The term of President Mohamed Mursi ended abruptly Wednesday, as the Egyptian army took control, arrested him, and declared his government over. A coup, in plain words, toppling the country’s first democratically elected president from power. We should be outraged.
Or should we? Mursi’s missteps, succinctly recounted in this Reuters article, seemed to almost ensure his demise, but incompetence, even recalcitrance, alone doesn’t justify annulling a popular election. What doomed his regime, and what, to me, provided reasonable cause for his removal, was his November 22 hijacking of the constitutional assembly process. On that day, he assumed for himself emergency powers, by which any and all oversight of the assembly, previously packed with his Muslim Brotherhood compatriots, was crushed. This included any discussion of the packing itself.
When the assembly predictably returned a constitution leaning heavily toward Islamist principles, the public rebelled, and took to the streets once again. Mursi’s response: quell the demonstrations, force an early referendum, before the opposition had a chance to organize itself, and ram the new constitution through. Every move after that was right and proper, according to the new constitution, but if the constitution itself is suspect, such legality is moot.
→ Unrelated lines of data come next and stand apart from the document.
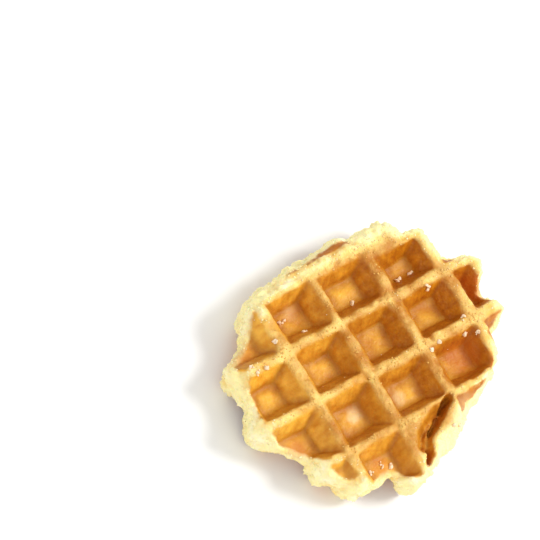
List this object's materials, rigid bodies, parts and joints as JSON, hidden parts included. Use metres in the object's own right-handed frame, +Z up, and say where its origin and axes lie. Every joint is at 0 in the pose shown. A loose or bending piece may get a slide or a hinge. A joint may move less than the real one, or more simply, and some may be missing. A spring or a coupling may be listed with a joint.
{
  "type": "belgian waffle",
  "caption": "Thick oval yeast waffle with deep rectangular pockets in both faces, a crisp lattice of narrow ridges and a pale lobed rim, lying flat.",
  "frame": {"origin": "on the resting surface, under the middle of the waffle's box", "axes": "+X along the waffle's longer side, +Y along its shorter side, +Z up out of the face that shows"},
  "size_m": [0.1112, 0.0908, 0.023],
  "materials": {
    "baked_dough": "golden baked yeast dough, darker and slightly glossy in the pockets, pale cream on the free rim"
  },
  "bodies": {
    "root": {"waffle": "baked_dough"}
  },
  "joints": []
}
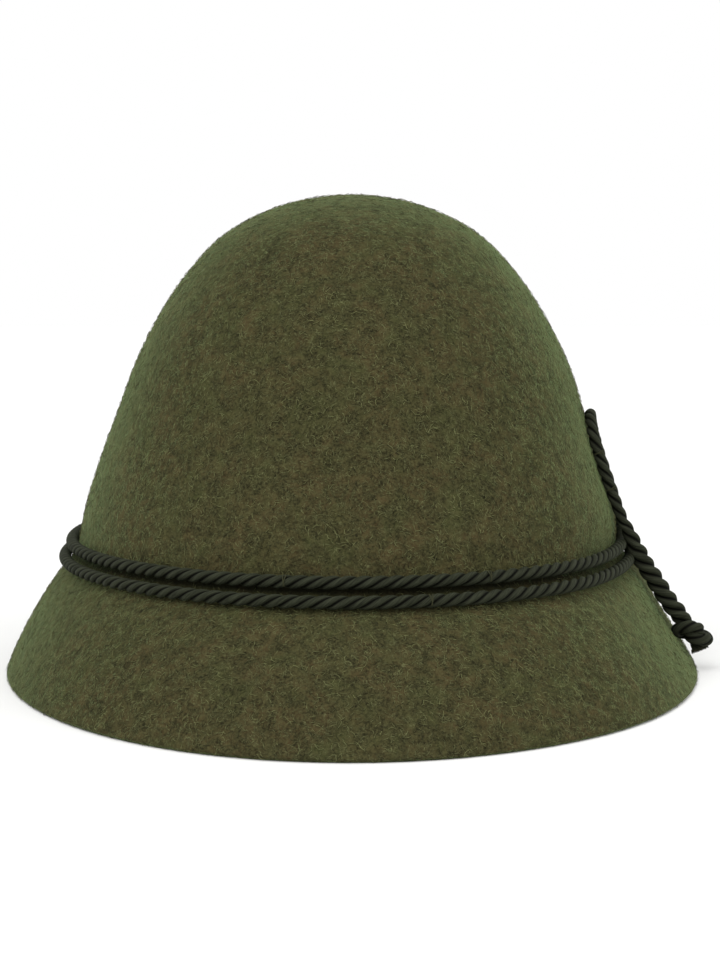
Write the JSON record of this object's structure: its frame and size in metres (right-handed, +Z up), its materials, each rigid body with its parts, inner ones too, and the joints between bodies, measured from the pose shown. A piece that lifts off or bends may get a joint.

Mursi’s victory was on the slimmest of margins, and was largely the result of the disunity of the opposition. As it was, he was forced into a runoff against Ahmed Shafik, who was arguably handicapped by having been Prime Minister under Hosni Mubarek. Shafik still managed 48.3% of the vote.
This is the crux: having won by a small margin, Mursi proceeded to rule as if he had a crushing mandate, assuming emergency powers when conventional channels disfavored him, and thoroughly ignoring any of the concerns of the opposition, accusing them instead of subversion. No compromise.
So, the burning question is, is democracy simple majoritarianism? We hear a lot about majority rule with regard to democracy, but is that all there is to it? In the United States, the constitution, specifically the Bill of Rights, declares otherwise. The very concept of rights quite bluntly limits the power of the majority to enforce its will, and protects minorities from its ill will, right down to the individual. I use the term “minority” here in its strict sense, not the political sense of identifiable interest group.
But on a subtler level, the implication is that the interests of such minorities must be taken into consideration by the leaders elected by the majority, even when swept into office by groundswell. Still more, when the margin of majority is as thin as spring ice.
Which brings us to the infamous gridlock of American politics. It is grounded on the idea that, in a democracy, the winner takes all, that it is unnecessary, even irresponsible, to compromise with the losers.
We seem to have a lot of Mursis in American politics these days. Let’s take Egypt’s fate as an object lesson, and avoid that treacherous path.